**WORK TO DO**
Repeat verbatim only the lines from the opening of the material below through the one that contains "from mathutils import Matrix, Vector".

━━━

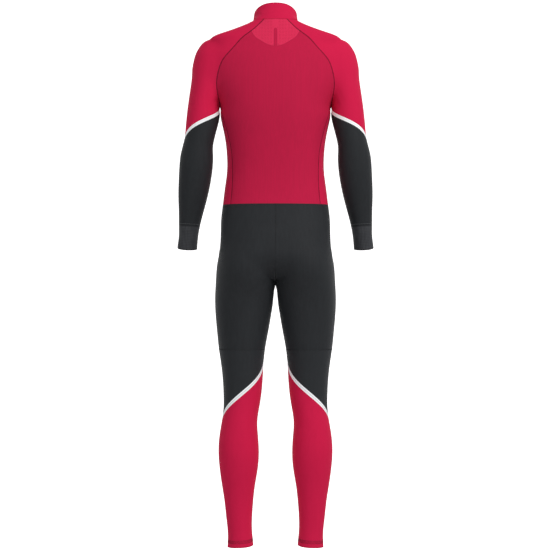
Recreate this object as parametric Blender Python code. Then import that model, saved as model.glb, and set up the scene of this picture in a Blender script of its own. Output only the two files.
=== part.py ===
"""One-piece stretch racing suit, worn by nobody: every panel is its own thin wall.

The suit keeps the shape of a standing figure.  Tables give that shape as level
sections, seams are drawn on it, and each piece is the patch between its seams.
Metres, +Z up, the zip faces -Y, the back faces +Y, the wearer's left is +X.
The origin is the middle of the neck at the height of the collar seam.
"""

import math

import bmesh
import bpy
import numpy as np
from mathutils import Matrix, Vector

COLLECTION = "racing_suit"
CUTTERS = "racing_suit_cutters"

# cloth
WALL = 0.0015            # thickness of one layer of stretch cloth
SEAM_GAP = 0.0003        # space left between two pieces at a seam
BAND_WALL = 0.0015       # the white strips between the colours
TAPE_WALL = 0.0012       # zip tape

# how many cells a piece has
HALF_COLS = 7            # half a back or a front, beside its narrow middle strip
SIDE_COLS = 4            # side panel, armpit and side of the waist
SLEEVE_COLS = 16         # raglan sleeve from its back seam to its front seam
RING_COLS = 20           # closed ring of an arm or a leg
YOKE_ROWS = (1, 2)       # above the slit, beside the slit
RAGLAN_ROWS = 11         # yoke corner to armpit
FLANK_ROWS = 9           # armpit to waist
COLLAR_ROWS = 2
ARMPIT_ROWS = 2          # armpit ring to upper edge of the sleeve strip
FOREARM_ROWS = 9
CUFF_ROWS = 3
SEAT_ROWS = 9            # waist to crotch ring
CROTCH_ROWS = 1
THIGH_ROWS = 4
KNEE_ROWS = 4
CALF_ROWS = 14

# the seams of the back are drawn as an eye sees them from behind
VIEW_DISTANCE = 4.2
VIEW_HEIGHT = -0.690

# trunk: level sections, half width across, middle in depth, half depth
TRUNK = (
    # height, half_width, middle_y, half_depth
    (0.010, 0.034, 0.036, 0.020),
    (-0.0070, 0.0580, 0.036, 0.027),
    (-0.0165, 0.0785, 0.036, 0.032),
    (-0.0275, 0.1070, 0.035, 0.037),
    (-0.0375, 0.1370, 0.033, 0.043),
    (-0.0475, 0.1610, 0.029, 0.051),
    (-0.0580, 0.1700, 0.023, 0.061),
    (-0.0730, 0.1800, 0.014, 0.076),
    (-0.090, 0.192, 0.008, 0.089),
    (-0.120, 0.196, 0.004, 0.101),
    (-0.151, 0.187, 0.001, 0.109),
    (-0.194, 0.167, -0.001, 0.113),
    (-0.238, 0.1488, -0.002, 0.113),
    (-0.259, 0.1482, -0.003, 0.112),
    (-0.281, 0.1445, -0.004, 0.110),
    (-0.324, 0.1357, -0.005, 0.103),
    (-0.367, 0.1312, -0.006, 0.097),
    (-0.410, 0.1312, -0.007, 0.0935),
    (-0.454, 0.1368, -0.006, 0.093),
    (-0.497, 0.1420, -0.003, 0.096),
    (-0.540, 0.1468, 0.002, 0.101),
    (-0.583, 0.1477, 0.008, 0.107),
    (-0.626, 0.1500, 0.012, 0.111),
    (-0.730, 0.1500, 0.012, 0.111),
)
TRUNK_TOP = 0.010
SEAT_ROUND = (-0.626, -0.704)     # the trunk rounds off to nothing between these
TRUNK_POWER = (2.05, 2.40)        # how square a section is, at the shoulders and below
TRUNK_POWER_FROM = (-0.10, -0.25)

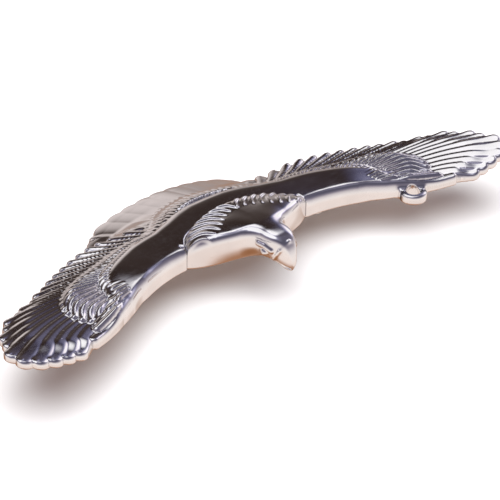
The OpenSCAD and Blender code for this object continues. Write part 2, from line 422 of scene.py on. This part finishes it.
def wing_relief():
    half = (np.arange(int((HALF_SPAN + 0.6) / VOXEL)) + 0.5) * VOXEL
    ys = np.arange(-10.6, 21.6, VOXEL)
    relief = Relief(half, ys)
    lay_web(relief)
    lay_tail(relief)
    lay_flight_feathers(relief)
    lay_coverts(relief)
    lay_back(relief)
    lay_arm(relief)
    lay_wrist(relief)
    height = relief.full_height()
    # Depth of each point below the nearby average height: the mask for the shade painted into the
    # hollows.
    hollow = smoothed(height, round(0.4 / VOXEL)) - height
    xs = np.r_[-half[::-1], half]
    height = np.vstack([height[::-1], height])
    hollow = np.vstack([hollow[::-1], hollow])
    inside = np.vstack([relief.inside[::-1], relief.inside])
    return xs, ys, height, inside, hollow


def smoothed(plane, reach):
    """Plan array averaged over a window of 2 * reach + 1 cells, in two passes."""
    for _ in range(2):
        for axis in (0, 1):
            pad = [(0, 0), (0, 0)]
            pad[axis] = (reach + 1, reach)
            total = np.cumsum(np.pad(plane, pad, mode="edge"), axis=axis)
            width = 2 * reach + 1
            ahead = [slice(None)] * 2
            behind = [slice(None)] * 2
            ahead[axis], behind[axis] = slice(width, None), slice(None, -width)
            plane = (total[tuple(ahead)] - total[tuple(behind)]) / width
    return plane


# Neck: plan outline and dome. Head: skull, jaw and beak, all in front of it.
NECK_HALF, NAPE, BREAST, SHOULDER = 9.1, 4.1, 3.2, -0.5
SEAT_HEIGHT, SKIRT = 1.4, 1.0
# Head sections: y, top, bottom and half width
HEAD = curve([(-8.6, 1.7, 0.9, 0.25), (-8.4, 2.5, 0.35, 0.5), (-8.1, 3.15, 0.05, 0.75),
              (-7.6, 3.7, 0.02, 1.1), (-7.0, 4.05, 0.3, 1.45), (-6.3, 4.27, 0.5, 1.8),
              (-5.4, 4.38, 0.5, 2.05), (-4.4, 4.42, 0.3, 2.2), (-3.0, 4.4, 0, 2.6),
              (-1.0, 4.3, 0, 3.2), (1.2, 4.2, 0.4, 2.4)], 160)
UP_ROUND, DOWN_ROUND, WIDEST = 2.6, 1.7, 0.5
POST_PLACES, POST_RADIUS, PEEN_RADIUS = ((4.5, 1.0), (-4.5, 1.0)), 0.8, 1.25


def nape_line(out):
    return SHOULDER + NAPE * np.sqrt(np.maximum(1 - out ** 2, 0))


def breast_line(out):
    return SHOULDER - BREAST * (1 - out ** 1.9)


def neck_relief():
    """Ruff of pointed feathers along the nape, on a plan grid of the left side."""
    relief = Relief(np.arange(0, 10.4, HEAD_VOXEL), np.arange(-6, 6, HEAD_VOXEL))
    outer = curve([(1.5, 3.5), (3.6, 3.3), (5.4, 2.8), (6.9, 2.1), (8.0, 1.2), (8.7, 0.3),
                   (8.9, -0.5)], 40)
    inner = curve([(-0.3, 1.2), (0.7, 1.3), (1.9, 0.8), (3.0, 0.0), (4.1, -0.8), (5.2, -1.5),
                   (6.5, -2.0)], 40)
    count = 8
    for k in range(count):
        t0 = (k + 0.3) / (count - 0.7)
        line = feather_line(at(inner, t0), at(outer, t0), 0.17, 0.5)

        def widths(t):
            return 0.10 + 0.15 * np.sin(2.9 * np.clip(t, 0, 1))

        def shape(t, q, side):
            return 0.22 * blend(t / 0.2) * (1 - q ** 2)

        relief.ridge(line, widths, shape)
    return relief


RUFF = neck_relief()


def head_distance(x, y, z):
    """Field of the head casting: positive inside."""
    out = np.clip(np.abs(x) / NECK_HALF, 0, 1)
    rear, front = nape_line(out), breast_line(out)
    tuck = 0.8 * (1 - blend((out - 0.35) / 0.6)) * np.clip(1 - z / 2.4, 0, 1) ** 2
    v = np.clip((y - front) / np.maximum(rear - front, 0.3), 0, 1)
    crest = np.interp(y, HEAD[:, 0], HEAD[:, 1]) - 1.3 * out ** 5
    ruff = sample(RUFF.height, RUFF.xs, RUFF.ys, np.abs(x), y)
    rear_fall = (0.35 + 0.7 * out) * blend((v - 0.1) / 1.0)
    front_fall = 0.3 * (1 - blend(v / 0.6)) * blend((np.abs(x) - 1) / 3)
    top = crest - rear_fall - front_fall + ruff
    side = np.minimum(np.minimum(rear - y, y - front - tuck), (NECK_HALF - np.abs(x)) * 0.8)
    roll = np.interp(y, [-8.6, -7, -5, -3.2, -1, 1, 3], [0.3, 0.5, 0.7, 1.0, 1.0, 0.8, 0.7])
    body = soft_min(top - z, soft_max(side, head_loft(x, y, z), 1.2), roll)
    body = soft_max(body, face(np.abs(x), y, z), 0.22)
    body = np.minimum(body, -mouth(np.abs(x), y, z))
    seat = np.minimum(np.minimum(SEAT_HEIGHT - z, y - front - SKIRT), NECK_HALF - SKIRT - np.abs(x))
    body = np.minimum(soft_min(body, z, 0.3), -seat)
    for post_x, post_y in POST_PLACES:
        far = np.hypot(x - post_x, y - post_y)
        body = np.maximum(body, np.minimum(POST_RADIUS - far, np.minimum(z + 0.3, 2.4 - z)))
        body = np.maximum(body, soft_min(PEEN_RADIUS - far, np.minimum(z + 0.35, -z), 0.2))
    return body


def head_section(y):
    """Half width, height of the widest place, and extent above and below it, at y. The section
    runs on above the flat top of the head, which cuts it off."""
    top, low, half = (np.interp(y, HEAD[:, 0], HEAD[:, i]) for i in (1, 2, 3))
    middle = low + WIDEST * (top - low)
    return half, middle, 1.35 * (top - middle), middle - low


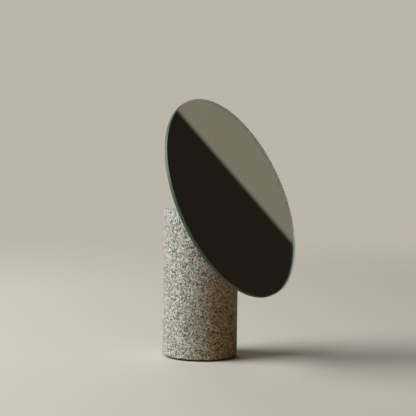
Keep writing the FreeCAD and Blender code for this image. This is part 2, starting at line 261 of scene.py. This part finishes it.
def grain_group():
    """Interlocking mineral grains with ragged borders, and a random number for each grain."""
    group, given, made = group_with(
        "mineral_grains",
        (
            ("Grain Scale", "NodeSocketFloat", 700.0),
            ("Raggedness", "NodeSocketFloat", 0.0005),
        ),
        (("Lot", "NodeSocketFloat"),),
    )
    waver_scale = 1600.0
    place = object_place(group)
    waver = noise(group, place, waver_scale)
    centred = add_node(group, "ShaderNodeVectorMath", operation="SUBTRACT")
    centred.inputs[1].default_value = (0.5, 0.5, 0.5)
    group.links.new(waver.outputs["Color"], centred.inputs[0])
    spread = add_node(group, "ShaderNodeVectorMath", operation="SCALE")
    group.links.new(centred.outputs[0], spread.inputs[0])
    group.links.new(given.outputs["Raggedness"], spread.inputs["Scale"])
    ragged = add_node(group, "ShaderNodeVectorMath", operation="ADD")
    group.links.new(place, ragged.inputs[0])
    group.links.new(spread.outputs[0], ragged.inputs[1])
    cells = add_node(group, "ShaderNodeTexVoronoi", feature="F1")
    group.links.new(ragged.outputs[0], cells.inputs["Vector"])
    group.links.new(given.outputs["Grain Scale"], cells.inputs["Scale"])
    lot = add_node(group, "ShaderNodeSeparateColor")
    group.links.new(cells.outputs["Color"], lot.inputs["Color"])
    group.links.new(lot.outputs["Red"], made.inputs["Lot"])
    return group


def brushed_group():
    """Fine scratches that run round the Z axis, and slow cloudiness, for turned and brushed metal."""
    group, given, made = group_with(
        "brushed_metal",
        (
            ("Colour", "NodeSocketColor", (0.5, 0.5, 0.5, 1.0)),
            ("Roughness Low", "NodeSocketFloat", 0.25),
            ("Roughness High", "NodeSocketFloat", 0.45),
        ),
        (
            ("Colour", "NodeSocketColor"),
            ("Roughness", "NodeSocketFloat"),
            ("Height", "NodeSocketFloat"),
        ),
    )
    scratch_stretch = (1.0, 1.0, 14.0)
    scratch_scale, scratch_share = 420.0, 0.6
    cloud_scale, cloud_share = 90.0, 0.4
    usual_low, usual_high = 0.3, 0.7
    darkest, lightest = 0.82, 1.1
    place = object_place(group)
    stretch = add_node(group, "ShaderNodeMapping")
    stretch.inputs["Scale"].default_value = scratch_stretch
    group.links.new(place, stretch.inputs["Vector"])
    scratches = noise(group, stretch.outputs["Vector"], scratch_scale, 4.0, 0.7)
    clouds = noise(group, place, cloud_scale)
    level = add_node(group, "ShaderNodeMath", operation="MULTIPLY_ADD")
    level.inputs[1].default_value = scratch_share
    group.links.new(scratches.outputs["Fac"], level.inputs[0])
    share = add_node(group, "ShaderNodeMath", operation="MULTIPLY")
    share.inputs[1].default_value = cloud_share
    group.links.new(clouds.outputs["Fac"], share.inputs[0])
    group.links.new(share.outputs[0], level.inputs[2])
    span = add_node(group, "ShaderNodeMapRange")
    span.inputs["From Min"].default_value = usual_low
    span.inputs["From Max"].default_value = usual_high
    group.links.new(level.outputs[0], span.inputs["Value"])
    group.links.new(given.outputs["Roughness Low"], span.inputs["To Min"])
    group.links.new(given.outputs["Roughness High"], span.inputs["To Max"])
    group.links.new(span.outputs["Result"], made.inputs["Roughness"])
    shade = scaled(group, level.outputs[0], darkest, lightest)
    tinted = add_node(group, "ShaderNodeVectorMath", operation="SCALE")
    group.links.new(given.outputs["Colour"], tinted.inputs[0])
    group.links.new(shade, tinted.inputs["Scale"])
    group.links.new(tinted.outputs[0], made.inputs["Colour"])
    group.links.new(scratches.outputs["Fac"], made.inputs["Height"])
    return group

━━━

**FINAL RESULT**
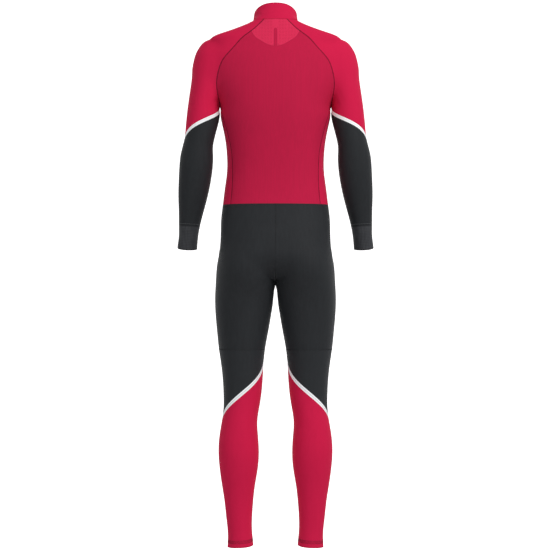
Recreate this object as parametric Blender Python code. Then import that model, saved as model.glb, and set up the scene of this picture in a Blender script of its own. Output only the two files.
=== part.py ===
"""One-piece stretch racing suit, worn by nobody: every panel is its own thin wall.

The suit keeps the shape of a standing figure.  Tables give that shape as level
sections, seams are drawn on it, and each piece is the patch between its seams.
Metres, +Z up, the zip faces -Y, the back faces +Y, the wearer's left is +X.
The origin is the middle of the neck at the height of the collar seam.
"""

import math

import bmesh
import bpy
import numpy as np
from mathutils import Matrix, Vector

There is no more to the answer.